Aún teniendo en cuenta los sucesos –por llamarlos de alguna manera (guerras, atentados, asaltos…), a los que, desgraciadamente, nos estamos habituando, hacía tiempo que no escuchaba ni utilizaba esta palabra en ninguna de sus extensiones: según la RAE, el término “pogromo” proviene del ruso –“devastación, destrucción”–, matizando en la correspondiente definición como “Masacre, aceptada o promovida por el poder, de judíos y, por ext., de otros grupos étnicos”.
Al recuperarla de mi caja de recuerdos, ha sido inevitable que mi alma se ponga en alerta de todos los colores habidos y por haber… Como ejemplo, en nuestro país podríamos escrutar lo descrito por Pedro López de Ayala (1332-1407) –escritor, político, diplomático y militar– y que analiza Nuria Corral Sánchez: “(…) 1391, fecha considerada como el fin de la tolerancia religiosa por la violencia manifestada entonces contra la comunidad judía” (dialnet.unirioja.es).
Mantengo que el uso y abuso de esta “voz” como jerga partidista no sólo tienen el peligro real de ser arma arrojadiza contra cualquier adocenada voluntad, sino que también, como en el cántico clásico de las sirenas, oculta un riesgo aún mayor para la ciudadanía: el ominoso efecto de la duda no razonada y su correspondiente acercamiento a la pérdida de esperanzas –pasotismo, que llaman algunos–.
Así, sinceramente, no me importa cuestionarme si hemos perdido el juicio –el raciocinio, la inteligencia o el entendimiento–… Decía Francisco de Quevedo que “Donde no hay justicia es peligroso tener razón, ya que los imbéciles son mayoría”.

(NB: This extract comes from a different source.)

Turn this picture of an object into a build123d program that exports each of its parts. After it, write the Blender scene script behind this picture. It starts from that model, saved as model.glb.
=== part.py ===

Sueño con –trabajo por– una sociedad donde los vocablos no sirvan nada más que para mudar todo aquello que nunca fue positivo; donde las libertades de expresión y de pensamiento no sean condicionadas por ningún autoritarismo tiránico; donde el respeto a las leyes y a la convivencia pacífica sean normas inalterables; donde la verdad sobre las cosas de la gobernanza brille en todo lugar y momento.